You completely miss out on the mathematical rigour of straightforward modelling - as long as you can reverse engineer the solution your stakeholders are looking for you are good. More importantly, you start finding well defined problems boring.
Then again, the market refers to both these sets of skills as simply “data science”. Something we got to live with, I guess.
Other stuff
In my last newsletter I had quoted a paper that dates data science back to the 1970s. In response, reader Pseudo tweeted that data science goes back at least to the early 1960s, pointing to a 2015 paper about “50 years of data science”.
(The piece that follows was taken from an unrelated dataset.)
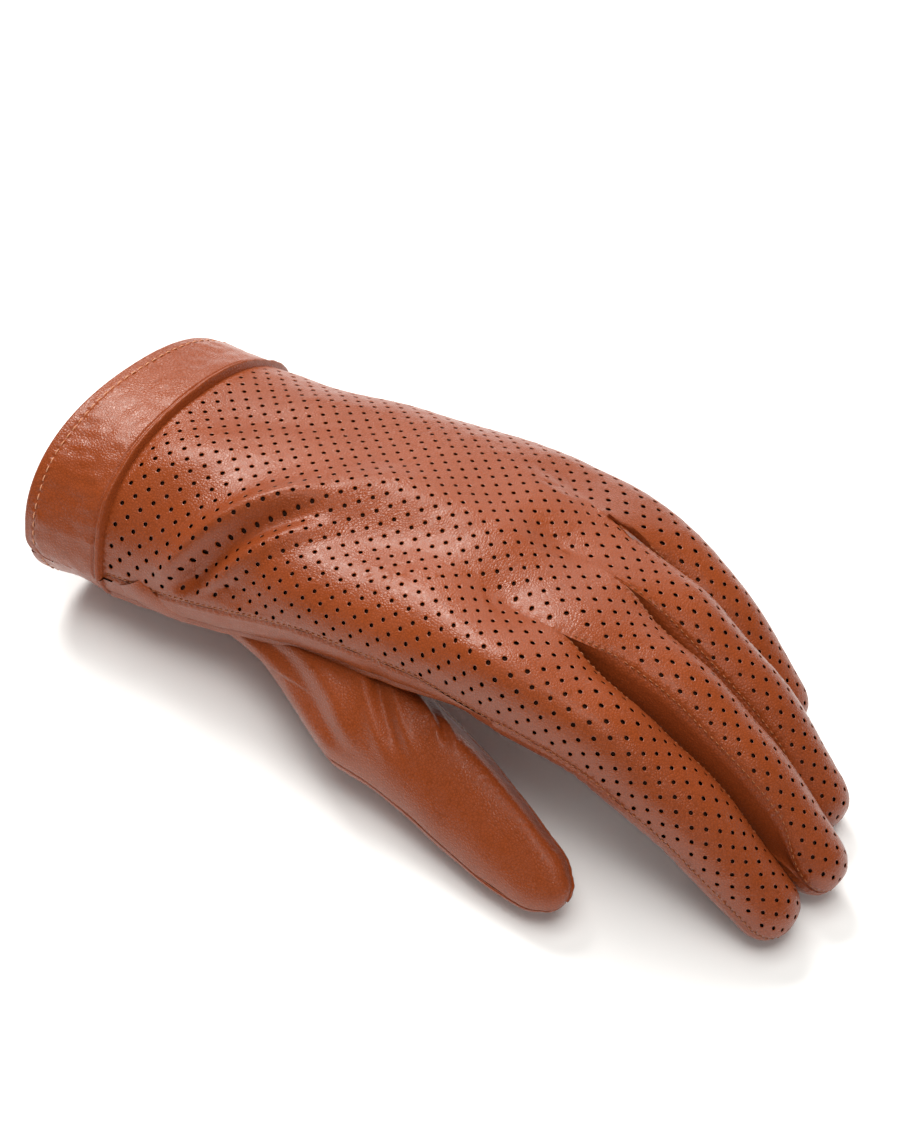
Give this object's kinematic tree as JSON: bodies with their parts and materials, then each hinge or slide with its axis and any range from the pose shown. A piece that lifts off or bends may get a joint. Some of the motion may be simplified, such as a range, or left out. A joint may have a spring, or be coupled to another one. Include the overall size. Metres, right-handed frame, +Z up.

This paper features John Tukey, who is an absolute legend in data science. Rather, he was an absolute legend in science. This is a good place to rely on Wikipedia:
best known for the development of the fast Fourier Transform (FFT) algorithm and box plot.[2] The Tukey range test, the Tukey lambda distribution, the Tukey test of additivity, and the Teichmüller–Tukey lemma all bear his name. He is also credited with coining the term 'bit' and the first published use of the word 'software'.
That’s quite some contribution! And amazing diversity as well.
Visualisation
I keep dissing on The Athletic for the quality of their data visualisations. However, I quite liked this chart they recently made, about Mo Salah’s troubles (article paywalled).
I like the split in seasons. I like the colouring of the area between the curves based on which one is higher. I like the 900 minute (effectively 10 game) rolling average - which helps frame the story and get rid of the noise. I like the annotations on the graph. It just tells the whole story!